Short problem:
Within the material below, locate the line with "Continue the Blender" and the line with "fine slanting weave.", then return those two lines and all lines between them, exactly as written.

━━━━━━━━

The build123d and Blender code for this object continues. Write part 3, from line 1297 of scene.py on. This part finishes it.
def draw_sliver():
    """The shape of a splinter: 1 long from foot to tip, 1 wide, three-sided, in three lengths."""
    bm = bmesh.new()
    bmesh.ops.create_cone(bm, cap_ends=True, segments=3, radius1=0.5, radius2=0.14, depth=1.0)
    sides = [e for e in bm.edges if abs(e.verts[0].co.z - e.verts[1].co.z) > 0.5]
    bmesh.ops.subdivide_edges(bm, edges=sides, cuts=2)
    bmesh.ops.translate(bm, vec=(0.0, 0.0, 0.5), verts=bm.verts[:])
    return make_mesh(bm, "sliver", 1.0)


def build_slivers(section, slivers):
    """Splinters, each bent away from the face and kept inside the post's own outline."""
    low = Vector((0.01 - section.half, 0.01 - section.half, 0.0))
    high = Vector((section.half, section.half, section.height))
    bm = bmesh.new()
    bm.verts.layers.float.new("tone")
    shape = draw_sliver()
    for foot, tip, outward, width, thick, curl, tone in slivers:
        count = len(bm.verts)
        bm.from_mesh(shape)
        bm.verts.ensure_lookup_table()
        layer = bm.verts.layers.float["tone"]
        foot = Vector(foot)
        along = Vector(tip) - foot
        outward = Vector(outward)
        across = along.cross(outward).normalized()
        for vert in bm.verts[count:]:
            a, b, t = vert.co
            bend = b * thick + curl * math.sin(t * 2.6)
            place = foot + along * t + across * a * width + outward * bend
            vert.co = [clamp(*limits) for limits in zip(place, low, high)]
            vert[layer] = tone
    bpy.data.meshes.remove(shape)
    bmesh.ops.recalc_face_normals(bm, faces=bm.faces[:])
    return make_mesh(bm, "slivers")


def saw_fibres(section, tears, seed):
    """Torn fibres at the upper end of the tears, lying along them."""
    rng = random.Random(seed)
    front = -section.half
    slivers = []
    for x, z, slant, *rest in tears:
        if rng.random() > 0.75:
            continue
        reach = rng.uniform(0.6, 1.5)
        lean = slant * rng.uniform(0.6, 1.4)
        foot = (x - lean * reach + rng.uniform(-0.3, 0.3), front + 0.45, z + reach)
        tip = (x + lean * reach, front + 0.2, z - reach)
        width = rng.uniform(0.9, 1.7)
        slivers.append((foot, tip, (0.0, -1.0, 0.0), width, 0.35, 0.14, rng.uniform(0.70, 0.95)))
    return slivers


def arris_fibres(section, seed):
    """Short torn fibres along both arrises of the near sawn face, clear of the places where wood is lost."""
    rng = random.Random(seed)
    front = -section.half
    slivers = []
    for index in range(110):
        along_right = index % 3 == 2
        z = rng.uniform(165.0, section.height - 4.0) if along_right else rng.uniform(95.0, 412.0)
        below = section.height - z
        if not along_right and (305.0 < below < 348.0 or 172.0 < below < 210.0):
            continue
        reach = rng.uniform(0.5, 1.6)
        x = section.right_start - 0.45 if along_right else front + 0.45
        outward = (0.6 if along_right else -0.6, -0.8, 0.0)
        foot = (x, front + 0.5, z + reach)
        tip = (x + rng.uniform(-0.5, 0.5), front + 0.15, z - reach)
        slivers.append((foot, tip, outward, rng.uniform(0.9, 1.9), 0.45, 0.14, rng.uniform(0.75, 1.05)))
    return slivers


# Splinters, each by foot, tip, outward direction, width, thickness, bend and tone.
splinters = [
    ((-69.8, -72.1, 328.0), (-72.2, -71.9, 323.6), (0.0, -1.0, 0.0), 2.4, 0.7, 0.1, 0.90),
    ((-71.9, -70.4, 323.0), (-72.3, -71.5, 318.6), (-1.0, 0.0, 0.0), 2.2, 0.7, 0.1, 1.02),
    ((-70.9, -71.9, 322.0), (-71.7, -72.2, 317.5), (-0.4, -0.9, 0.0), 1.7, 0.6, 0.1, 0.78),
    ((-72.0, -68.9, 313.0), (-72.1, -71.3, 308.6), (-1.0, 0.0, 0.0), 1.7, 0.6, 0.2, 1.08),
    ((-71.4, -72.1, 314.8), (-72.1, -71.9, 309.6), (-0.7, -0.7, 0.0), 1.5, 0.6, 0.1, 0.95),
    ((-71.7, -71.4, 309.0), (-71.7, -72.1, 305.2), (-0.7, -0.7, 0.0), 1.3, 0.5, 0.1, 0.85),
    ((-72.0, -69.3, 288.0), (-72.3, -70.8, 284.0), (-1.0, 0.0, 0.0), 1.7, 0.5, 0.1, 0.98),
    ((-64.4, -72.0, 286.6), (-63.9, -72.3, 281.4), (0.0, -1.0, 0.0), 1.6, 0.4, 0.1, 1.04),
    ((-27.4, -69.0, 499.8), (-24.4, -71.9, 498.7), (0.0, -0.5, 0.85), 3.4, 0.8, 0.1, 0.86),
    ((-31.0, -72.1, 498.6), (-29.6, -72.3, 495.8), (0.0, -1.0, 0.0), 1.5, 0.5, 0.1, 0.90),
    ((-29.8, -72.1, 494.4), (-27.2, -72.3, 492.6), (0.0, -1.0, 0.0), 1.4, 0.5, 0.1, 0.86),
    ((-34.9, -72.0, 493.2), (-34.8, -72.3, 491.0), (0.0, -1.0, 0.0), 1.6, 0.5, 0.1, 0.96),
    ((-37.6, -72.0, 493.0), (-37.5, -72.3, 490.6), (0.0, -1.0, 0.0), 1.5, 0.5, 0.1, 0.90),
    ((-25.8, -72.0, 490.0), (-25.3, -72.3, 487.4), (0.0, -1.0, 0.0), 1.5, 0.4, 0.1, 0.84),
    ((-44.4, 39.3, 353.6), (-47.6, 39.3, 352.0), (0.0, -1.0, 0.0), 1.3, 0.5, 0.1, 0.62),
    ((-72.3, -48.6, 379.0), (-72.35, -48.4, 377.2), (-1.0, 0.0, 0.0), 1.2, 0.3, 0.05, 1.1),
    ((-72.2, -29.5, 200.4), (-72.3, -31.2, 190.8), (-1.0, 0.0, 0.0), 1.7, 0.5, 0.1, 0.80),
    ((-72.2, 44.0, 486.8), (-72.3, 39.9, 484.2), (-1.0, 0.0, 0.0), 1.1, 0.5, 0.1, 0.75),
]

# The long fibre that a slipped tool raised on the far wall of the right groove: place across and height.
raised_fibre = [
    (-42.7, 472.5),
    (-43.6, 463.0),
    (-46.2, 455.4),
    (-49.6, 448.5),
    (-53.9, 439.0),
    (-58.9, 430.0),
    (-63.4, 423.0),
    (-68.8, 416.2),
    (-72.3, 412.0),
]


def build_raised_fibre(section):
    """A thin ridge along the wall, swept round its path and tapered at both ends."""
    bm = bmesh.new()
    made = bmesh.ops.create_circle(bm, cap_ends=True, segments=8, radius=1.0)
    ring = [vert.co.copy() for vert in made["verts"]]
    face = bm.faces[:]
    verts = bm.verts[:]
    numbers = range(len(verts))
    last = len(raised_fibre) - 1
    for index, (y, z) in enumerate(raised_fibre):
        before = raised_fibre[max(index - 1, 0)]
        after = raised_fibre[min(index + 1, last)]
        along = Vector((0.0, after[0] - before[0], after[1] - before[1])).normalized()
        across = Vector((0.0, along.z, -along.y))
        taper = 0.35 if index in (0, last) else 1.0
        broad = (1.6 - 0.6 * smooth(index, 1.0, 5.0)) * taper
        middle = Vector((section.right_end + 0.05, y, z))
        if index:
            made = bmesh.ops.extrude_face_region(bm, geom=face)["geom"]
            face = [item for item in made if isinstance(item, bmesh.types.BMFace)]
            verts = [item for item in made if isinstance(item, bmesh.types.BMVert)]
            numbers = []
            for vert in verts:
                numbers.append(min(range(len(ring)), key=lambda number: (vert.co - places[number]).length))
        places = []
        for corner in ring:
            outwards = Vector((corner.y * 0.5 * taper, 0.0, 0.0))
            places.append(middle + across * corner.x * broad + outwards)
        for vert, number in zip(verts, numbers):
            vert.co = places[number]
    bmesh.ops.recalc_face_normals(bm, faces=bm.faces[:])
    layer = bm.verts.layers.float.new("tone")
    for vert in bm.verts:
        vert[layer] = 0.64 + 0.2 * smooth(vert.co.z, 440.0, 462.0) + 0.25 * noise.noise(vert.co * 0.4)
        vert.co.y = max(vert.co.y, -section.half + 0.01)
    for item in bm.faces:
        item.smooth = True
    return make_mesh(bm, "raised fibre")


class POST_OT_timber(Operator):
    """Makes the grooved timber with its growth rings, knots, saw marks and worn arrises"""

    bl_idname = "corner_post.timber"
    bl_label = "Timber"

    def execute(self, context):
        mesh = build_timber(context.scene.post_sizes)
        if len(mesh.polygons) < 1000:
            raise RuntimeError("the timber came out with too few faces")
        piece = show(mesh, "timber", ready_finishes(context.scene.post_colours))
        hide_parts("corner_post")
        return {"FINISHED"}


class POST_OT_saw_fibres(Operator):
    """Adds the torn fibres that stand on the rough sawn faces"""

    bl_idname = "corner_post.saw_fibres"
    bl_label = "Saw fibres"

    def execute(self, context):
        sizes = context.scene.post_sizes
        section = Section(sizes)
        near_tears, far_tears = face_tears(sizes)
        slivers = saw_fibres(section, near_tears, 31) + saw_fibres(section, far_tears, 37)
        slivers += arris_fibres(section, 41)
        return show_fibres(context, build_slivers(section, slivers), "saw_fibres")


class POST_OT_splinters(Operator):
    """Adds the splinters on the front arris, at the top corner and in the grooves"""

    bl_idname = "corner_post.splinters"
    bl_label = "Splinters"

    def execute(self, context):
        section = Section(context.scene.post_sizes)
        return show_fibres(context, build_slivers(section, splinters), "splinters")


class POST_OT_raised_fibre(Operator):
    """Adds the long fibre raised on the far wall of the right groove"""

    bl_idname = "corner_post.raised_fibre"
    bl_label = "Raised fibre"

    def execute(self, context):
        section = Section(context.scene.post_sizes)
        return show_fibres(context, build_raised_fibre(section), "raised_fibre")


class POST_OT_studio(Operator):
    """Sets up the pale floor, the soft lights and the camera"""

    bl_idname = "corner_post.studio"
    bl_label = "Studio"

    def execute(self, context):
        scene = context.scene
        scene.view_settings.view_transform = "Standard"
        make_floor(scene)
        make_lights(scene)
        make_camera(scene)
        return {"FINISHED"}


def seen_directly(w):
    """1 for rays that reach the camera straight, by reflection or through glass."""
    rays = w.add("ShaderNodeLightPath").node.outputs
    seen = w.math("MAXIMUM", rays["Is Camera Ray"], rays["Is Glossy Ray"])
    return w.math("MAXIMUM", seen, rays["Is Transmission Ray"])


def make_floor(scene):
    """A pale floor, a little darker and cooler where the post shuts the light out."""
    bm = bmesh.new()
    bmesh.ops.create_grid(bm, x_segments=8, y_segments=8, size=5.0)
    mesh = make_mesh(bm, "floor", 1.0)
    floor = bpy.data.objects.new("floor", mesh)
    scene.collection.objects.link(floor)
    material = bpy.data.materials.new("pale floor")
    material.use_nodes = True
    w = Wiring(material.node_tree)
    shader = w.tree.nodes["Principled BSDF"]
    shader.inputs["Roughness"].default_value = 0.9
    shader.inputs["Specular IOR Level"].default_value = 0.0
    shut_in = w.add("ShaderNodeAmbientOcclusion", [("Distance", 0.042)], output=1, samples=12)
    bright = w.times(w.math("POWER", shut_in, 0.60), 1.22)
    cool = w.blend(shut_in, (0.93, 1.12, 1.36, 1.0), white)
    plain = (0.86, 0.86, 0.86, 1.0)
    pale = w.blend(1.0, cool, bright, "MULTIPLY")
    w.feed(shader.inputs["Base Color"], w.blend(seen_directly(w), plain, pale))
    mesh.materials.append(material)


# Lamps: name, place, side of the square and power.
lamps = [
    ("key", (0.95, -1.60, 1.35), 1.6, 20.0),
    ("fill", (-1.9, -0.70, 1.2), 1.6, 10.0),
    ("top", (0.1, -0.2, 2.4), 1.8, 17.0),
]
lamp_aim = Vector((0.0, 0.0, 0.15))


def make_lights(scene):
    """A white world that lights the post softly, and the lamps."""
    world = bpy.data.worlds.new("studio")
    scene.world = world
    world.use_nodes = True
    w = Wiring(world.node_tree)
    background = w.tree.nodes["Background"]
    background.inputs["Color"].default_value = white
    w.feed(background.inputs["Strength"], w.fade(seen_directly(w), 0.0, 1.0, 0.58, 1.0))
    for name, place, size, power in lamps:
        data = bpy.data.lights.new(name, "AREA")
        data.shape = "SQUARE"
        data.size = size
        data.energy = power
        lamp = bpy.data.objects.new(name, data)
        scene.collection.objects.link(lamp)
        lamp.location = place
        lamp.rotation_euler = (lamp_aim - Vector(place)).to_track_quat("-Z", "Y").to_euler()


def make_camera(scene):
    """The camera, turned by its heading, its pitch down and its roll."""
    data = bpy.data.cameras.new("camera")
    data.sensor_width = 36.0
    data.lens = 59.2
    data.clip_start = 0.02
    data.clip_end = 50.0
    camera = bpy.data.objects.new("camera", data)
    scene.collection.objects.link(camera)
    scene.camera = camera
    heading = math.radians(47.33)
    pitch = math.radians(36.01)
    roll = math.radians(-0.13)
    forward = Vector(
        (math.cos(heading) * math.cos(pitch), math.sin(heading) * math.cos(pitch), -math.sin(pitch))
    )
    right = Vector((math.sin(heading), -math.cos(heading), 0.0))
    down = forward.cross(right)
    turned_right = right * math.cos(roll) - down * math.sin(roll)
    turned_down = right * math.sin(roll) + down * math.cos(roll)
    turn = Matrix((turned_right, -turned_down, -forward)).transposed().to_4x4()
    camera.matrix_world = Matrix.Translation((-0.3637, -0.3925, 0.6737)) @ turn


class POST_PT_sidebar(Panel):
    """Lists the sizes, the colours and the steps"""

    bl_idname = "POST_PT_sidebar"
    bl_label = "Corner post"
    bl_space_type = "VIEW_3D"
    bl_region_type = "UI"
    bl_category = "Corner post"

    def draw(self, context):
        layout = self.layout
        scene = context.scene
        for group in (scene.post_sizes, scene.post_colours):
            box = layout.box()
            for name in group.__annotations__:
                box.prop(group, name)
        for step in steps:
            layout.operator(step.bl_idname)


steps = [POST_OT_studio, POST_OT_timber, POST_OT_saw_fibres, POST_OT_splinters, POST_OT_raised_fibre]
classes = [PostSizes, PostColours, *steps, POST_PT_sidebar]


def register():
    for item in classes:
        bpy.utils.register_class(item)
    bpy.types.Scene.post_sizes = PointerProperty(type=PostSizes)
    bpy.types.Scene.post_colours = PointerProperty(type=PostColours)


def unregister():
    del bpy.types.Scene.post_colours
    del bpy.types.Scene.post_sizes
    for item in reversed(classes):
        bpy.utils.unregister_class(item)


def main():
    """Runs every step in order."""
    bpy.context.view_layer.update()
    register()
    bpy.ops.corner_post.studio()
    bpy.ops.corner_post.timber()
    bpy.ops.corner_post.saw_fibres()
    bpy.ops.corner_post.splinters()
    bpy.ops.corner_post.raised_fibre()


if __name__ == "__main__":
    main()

━━━━━━━━

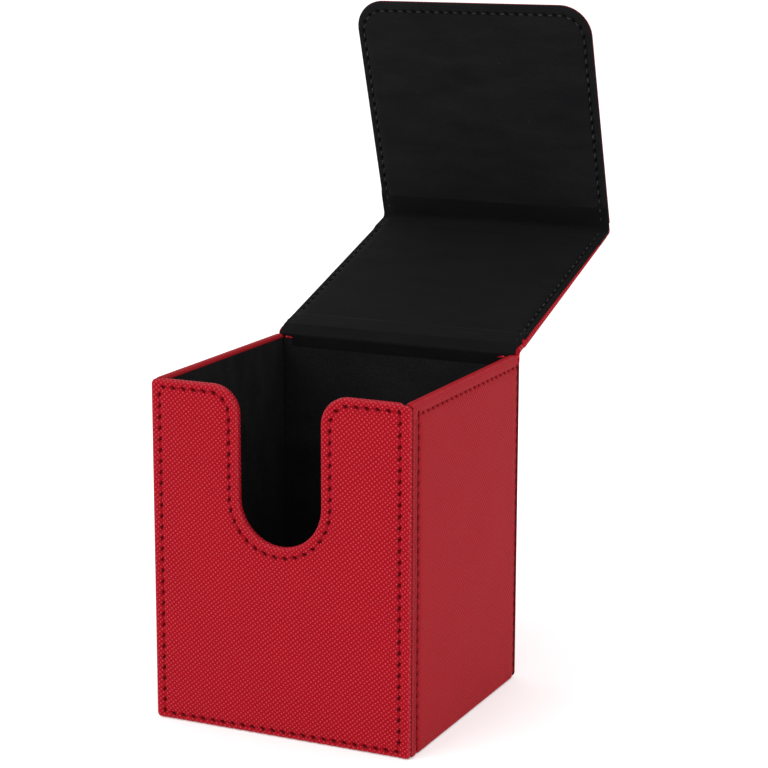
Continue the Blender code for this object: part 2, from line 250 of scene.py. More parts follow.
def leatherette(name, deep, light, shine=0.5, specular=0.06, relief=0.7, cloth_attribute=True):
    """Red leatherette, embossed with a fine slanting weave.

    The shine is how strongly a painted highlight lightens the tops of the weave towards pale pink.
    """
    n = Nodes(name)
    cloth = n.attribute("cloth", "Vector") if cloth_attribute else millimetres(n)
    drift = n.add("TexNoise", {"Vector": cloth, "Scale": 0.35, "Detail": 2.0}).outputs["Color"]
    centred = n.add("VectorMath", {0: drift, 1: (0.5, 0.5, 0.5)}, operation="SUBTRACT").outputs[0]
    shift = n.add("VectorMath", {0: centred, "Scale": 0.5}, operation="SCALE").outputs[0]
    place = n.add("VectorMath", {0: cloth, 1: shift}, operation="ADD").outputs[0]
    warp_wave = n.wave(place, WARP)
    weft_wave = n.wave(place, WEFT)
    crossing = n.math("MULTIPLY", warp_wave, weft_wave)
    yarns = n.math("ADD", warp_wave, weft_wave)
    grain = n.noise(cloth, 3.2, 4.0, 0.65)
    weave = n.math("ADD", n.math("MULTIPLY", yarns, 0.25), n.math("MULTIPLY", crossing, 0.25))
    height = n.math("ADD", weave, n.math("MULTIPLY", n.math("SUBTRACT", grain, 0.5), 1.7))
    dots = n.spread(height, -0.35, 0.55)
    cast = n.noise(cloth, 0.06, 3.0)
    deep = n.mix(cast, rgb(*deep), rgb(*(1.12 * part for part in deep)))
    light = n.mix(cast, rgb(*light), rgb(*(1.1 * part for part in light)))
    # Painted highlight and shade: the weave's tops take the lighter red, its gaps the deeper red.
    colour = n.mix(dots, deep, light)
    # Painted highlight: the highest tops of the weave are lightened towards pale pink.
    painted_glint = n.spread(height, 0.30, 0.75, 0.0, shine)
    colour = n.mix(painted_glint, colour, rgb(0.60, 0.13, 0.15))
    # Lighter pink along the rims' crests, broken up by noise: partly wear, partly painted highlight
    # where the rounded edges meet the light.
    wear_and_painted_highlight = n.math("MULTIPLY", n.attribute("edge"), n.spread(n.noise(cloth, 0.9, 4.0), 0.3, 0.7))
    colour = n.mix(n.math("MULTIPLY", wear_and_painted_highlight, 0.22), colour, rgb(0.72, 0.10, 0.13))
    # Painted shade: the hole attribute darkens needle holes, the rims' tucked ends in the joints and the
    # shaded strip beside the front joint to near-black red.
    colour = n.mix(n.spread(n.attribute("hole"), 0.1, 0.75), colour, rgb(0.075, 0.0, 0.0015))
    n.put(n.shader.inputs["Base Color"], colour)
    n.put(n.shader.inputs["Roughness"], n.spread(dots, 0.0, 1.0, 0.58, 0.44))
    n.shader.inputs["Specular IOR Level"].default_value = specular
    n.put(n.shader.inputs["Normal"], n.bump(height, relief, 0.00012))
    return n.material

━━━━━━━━

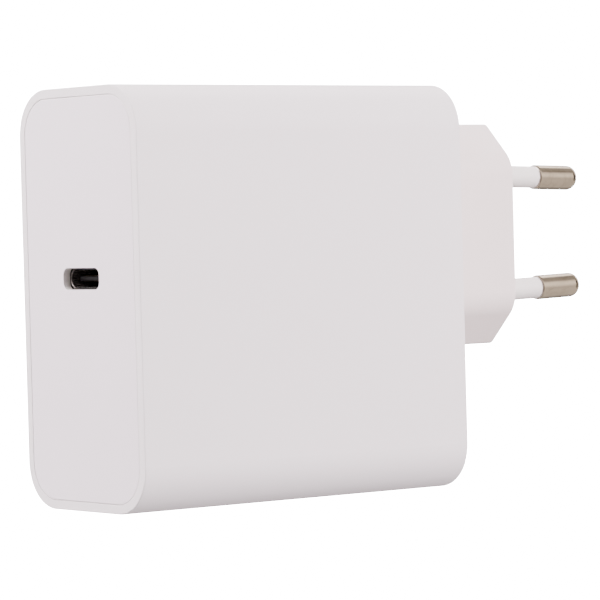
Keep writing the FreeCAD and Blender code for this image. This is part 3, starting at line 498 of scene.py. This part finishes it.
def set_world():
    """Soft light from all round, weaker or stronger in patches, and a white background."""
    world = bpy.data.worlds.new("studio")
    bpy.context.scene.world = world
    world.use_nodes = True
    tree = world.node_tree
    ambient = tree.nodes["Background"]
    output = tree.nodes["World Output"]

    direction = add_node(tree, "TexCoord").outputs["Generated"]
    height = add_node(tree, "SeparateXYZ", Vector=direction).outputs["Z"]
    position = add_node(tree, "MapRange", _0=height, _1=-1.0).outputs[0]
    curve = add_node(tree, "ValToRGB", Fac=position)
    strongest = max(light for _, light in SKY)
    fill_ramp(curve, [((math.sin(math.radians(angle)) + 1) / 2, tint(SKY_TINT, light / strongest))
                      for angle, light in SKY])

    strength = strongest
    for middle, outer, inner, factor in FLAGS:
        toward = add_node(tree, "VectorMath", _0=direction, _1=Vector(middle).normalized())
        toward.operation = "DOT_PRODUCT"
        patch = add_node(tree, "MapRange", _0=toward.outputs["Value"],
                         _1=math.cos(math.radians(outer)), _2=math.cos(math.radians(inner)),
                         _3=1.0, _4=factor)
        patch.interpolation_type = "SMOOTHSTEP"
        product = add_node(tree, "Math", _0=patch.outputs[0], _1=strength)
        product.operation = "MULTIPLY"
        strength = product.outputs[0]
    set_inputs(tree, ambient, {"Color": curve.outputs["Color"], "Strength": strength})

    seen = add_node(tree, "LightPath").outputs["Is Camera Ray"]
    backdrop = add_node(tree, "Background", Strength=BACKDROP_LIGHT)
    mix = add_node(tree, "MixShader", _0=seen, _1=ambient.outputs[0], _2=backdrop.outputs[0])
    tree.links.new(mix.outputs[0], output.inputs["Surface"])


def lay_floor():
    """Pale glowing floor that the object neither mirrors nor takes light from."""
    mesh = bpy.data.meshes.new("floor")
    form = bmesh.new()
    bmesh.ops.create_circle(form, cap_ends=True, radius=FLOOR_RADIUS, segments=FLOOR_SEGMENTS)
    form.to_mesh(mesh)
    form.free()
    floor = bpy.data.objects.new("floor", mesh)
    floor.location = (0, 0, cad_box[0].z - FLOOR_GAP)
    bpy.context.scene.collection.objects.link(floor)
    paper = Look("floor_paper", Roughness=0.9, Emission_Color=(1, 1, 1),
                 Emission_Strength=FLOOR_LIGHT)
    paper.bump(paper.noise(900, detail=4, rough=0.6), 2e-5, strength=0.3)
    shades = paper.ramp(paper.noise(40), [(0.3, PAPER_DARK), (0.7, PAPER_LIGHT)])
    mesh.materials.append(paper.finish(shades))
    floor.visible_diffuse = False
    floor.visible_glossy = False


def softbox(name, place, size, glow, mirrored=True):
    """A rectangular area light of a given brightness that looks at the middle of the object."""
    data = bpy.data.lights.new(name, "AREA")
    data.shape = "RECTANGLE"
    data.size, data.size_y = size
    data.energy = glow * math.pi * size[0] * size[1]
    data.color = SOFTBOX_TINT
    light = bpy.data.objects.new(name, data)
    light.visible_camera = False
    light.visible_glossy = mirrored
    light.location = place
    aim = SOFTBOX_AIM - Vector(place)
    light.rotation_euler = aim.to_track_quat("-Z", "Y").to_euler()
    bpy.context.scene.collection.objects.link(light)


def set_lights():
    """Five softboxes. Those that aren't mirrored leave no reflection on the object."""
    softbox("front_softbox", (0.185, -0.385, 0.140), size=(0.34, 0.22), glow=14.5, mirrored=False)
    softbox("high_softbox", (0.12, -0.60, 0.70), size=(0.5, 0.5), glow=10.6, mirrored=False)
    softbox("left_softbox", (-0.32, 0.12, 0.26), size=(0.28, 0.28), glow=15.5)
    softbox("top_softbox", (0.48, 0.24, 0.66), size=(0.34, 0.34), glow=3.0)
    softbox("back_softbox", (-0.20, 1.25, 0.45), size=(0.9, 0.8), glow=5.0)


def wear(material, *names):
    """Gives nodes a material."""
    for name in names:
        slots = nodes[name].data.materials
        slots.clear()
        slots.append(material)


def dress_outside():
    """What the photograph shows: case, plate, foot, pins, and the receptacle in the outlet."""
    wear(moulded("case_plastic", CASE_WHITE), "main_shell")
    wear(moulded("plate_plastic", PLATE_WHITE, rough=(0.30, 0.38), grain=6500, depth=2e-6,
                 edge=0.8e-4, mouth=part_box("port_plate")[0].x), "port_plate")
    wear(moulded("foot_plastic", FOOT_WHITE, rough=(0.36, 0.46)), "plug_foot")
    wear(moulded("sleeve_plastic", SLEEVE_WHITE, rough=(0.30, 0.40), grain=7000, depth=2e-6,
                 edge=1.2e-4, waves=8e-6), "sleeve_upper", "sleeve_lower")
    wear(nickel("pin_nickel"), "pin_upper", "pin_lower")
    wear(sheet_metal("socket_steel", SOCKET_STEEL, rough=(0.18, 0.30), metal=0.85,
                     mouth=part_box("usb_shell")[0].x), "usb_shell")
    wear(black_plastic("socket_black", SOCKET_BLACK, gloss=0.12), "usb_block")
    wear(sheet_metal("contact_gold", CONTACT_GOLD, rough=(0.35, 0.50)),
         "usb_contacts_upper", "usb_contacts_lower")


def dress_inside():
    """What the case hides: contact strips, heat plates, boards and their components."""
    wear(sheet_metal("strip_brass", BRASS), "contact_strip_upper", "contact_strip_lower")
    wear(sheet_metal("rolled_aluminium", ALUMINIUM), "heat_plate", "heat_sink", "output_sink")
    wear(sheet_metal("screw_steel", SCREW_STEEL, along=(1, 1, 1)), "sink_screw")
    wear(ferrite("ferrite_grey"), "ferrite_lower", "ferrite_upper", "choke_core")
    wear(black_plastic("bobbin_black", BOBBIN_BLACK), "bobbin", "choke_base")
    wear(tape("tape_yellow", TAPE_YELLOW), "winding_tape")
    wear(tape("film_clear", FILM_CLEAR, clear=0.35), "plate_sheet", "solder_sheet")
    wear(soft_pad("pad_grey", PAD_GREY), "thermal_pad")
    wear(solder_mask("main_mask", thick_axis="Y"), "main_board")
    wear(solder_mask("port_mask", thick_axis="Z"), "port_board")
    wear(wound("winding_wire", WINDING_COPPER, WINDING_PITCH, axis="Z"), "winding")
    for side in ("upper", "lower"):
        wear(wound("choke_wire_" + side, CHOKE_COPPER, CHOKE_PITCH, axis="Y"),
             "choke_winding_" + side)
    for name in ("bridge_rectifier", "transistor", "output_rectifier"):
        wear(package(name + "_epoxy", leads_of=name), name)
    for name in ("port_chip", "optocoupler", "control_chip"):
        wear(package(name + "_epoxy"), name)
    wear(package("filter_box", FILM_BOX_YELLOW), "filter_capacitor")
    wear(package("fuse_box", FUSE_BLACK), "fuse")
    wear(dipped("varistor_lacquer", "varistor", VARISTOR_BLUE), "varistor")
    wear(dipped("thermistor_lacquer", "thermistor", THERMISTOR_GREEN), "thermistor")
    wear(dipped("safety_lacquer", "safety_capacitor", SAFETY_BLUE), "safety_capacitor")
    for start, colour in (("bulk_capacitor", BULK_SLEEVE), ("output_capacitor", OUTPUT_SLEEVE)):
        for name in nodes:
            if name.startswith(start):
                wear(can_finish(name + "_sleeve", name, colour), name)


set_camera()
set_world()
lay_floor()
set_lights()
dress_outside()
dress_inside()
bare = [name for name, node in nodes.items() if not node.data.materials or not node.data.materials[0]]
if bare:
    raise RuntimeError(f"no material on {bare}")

━━━━━━━━

Answer in full:
Continue the Blender code for this object: part 2, from line 250 of scene.py. More parts follow.
def leatherette(name, deep, light, shine=0.5, specular=0.06, relief=0.7, cloth_attribute=True):
    """Red leatherette, embossed with a fine slanting weave.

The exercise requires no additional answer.